Non-financial misconduct in the US and the UK?
Three incidents of so-called non-financial misconduct appeared in the press. The first arose in fund management where a California-based, African American female lawyer at Pimco filed a gender and racial discrimination lawsuit against her employer. She alleges that ‘senior male officers encourage drinking and fraternisation at strip clubs, golf outings and poker nights’ and their culture influences personnel decisions. She claims to have been passed over for promotion ‘in favour of less-qualified males’.
The second incident saw the conclusion of a Solicitors Disciplinary Tribunal case in the UK regarding a sexual encounter between a partner at law firm Freshfields and a junior colleague who was intoxicated at the time - ‘to the extent that her judgement was impaired’. The Freshfields partner was found to have breached the legal profession’s rules by acting without integrity and was ordered to pay a £35,000 fine plus £200,000 in costs. He resigned from Freshfields.
The third related to fund management firm M&G just ahead of its demerger from Prudential.
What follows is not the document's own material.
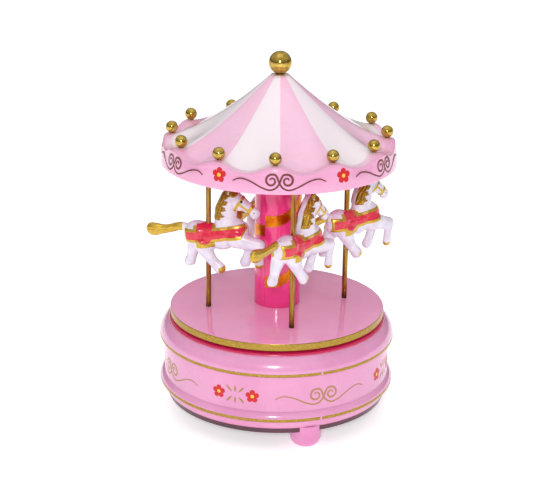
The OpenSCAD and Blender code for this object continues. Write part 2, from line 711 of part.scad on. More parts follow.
// A galloping horse facing +X, its pole hole at the origin
module horse_body() {
    limb([-4.8, 0, 36.4, 6.4], [3, 0, 35.4, 6.2]);
    limb([3, 0, 35.4, 6.2], [12.6, 0, 37.2, 6.6]);
    limb([9.6, 0, 41, 5.2], [10.2, 0, 51.2, 4]);
    limb([13.4, 0, 53.2, 3.8], [10.6, 0, 51.4, 4.6]);
    limb([13.6, 0, 53, 3.6], [23.8, 0, 45.4, 2.4]);
    limb([12.6, 1.4, 56.2, 1], [12.8, 1.6, 59, 0.6]);
    limb([12.6, -1.4, 56.2, 1], [12.8, -1.6, 59, 0.6]);
    limb([-11.4, 0, 39.8, 1.9], [-20, 0, 38.8, 1.9]);
    limb([-20, 0, 38.8, 1.9], [-26, 0, 38.6, 3]);
    limb([-6.6, 2.2, 33, 3.6], [-9.6, 2.4, 27.2, 2.7]);
    limb([-9.6, 2.4, 27.2, 2.7], [-10.8, 2.4, 22.6, 2.2]);
    limb([-2.4, -2.2, 31.4, 3.8], [0.4, -2.4, 25, 2.6]);
    limb([0.4, -2.4, 25, 2.6], [5, -2.4, 20.2, 2.2]);
    limb([14.2, -2, 34.6, 4], [24.8, -2.4, 31, 2.6]);
    limb([24.8, -2.4, 31, 2.6], [23.4, -2.4, 22.4, 2.2]);
    limb([13.4, 2, 33, 3.4], [18.2, 2.4, 27.6, 2.5]);
    limb([18.2, 2.4, 27.6, 2.5], [15.4, 2.4, 21.4, 2.1]);
}

module horse(k) color([0.93, 0.91, 0.93])
    at(pole_angles[k], pole_ring_r, stage_z + horse_lifts[k])
        rotate([0, 0, horse_headings[k] - pole_angles[k]]) difference() {
            scale(horse_size) translate(horse_back) rotate([0, horse_pitches[k], 0])
                translate(-horse_back) horse_body();
            cylinder(h = 100, r = pole_r - 0.02, $fn = 24);
        }

base_shell();
bottom_cover();
foot_1();
foot_2();
foot_3();
foot_screws();
bedplate();
movement_screws();
barrel_bridge();
bridge_screws();
comb();
comb_screws();
drum_bracket();
governor_frame();
governor_screws();
click_spring();
winding_key();
winding_arbor();
ratchet_wheel();
spring_barrel();
barrel_lid();
mainspring();
drive_post();
platform();
platform_nut();
column_front();
column_back();
tie_rod();
canopy_ceiling();
canopy_roof();
roof_nut();
finial_ball();
rim_ball(0);  // rim_ball_01
rim_ball(1);  // rim_ball_02
rim_ball(2);  // rim_ball_03
rim_ball(3);  // rim_ball_04
rim_ball(4);  // rim_ball_05
rim_ball(5);  // rim_ball_06
rim_ball(6);  // rim_ball_07
rim_ball(7);  // rim_ball_08
rim_ball(8);  // rim_ball_09
rim_ball(9);  // rim_ball_10
rim_ball(10);  // rim_ball_11
rim_ball(11);  // rim_ball_12
pinned_cylinder();
cylinder_gear();
cylinder_pinion();
cylinder_arbor();
governor_wheel();
governor_pinion();
worm_spindle();
fan();
pole(0);  // pole_1
pole(1);  // pole_2
pole(2);  // pole_3
pole(3);  // pole_4
horse(0);  // horse_1
horse(1);  // horse_2
horse(2);  // horse_3
horse(3);  // horse_4
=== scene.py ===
# %% [markdown]
# A wound music box in the form of a small carousel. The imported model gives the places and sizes; this
# lesson builds what the eye sees around it, piece by piece, and paints it with procedural materials.

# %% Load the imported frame
import math

import bmesh
import bpy
import numpy as np
from mathutils import Matrix, Vector


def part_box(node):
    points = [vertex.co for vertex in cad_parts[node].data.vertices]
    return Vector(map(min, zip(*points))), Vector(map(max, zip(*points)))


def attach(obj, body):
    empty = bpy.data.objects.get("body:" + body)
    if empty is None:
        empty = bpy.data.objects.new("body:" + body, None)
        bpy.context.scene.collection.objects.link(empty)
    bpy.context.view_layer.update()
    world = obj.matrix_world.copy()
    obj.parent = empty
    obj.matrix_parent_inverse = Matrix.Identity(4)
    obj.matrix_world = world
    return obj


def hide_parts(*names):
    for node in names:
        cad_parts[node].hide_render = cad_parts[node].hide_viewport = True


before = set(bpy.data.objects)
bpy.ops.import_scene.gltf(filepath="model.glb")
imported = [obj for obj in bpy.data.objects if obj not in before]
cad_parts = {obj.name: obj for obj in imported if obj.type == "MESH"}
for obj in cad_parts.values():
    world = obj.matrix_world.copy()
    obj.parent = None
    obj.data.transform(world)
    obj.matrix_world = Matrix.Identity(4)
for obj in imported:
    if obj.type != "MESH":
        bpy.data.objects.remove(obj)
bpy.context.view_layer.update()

# %% [markdown]
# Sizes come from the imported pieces, in millimetres, so that every new piece fits the mechanism. Blender
# works in metres: a piece is modelled in millimetres and scaled once, when it is finished.

# %% Sizes taken from the frame
MM = 0.001


def box_mm(node):
    """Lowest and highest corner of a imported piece, in millimetres."""
    low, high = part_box(node)
    return low / MM, high / MM


shell_low, shell_high = box_mm("base_shell")
cover_low, cover_high = box_mm("bottom_cover")
platform_low, platform_high = box_mm("platform")
column_low, column_high = box_mm("column_back")
roof_low, roof_high = box_mm("canopy_roof")

base_r = (shell_high.x - shell_low.x) / 2 + 0.05
wall_z = shell_low.z
deck_z = shell_high.z
cover_z = cover_low.z
cover_r = (cover_high.x - cover_low.x) / 2
platform_r = (platform_high.x - platform_low.x) / 2
platform_z = platform_low.z
stage_z = platform_z + 3.6
column_z = column_low.z
column_top = column_high.z
column_r = 10.7
canopy_r = (roof_high.x - roof_low.x) / 2 + 0.1
canopy_z = roof_low.z
roof_top_z = roof_high.z
print("base", round(base_r, 1), "platform", round(platform_r, 1), "canopy", round(canopy_r, 1))

# %% [markdown]
# The picture is taken from the front, a little above the platform, with a long lens. The camera is set
# by its place and by three directions, because a studio camera is levelled by eye and not exactly.

# %% Camera
VIEW_DISTANCE = 0.68278
VIEW_HEIGHT = 0.31805
VIEW_DOWN = 0.3387
VIEW_TURN = -0.0018
VIEW_ROLL = 0.0136
LENS = 101.69
SENSOR = 36


def make_camera():
    """A long lens on the front of the box, looking down at it."""
    forward = Vector((
        math.sin(VIEW_TURN) * math.cos(VIEW_DOWN),
        math.cos(VIEW_TURN) * math.cos(VIEW_DOWN),
        -math.sin(VIEW_DOWN)))
    right = forward.cross(Vector((0, 0, 1))).normalized()
    up = right.cross(forward)
    rolled_right = right * math.cos(VIEW_ROLL) + up * math.sin(VIEW_ROLL)
    rolled_up = up * math.cos(VIEW_ROLL) - right * math.sin(VIEW_ROLL)
    turn = Matrix((rolled_right, rolled_up, -forward)).transposed().to_4x4()
    data = bpy.data.cameras.new("camera")
    data.lens = LENS
    data.sensor_width = SENSOR
    camera = bpy.data.objects.new("camera", data)
    bpy.context.scene.collection.objects.link(camera)
    camera.matrix_world = Matrix.Translation((0, -VIEW_DISTANCE, VIEW_HEIGHT)) @ turn
    bpy.context.scene.camera = camera
    return camera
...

M&G suffered reputational damage from an allegation of sexual harassment by a senior fund manager. It is alleged that the male fund manager has sexually harassed women in junior positions at the firm with sexually explicit text messages, inappropriate comments and unwanted physical contact. M&G has hired law firm Baker McKenzie to assist in an investigation into the allegations.

Facebook finally agrees to data protection penalty.
Facebook finally dropped its year-long appeal against a £500,000 fine from the UK’s data protection regulator. The Information Commissioner’s Office fined Facebook for allowing app developers including Cambridge Analytica to access users’ personal information without ‘sufficiently clear and informed consent’. The resulting fine was the maximum under the UK’s old privacy law and would have been a lot larger under the recently introduced EU-wide General Data Protection Regulation (GDPR).